Similar sentiments were expressed by another staff member in an administrative department who also requested anonymity. She said that many portions of the report that highlight problematic dynamics regarding equity and inclusion are still pertinent. “Nothing seems to have changed much since then,” she said, highlighting in particular a statement on page 15 of the original report that states, “This experience is especially uncomfortable for staff of color or staff with language barriers who deal with insensitive comments or assumptions made about themselves or other members of their groups.”
“I get that sometimes because my accent or my soft-spokenness,” she said in reference to the report, noting that English is not her first language.
Sporbert said it in order to make the College more equitable for all staff, it will be critical for the College to revisit the FSI recommendations. She highlighted the importance of enlisting an ombudsperson distinct from Human Resources – the fifth recommendation from the report – in order to allow staff to openly share their concerns without fear of retribution or termination. Other recommendations that have yet to be fulfilled include, as listed in pages 17 and 18 of the report: establishing a systematic method that sets yearly goals to improve campus climate – the first recommendation; increased transparency in review of departments and training opportunities; and including staff on more administrative committees, particularly the Committee on Priorities and Resources.

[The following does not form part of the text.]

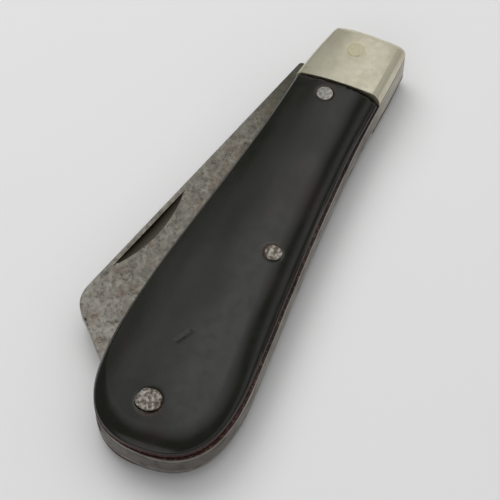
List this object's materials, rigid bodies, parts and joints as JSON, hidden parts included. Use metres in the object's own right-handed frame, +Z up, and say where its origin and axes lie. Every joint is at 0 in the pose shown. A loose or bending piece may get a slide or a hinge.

“I would like Williams to feel like it’s for all of us, that the reason that we have a job is because of students,” Sporbert said. “But for Williams to be a welcoming and inclusive community, it needs to acknowledge everybody that works there and in the varying capacities that they do their work. And that they’re not valuable for their work but for who they are as a human, whether or not they interact with students on a daily basis.”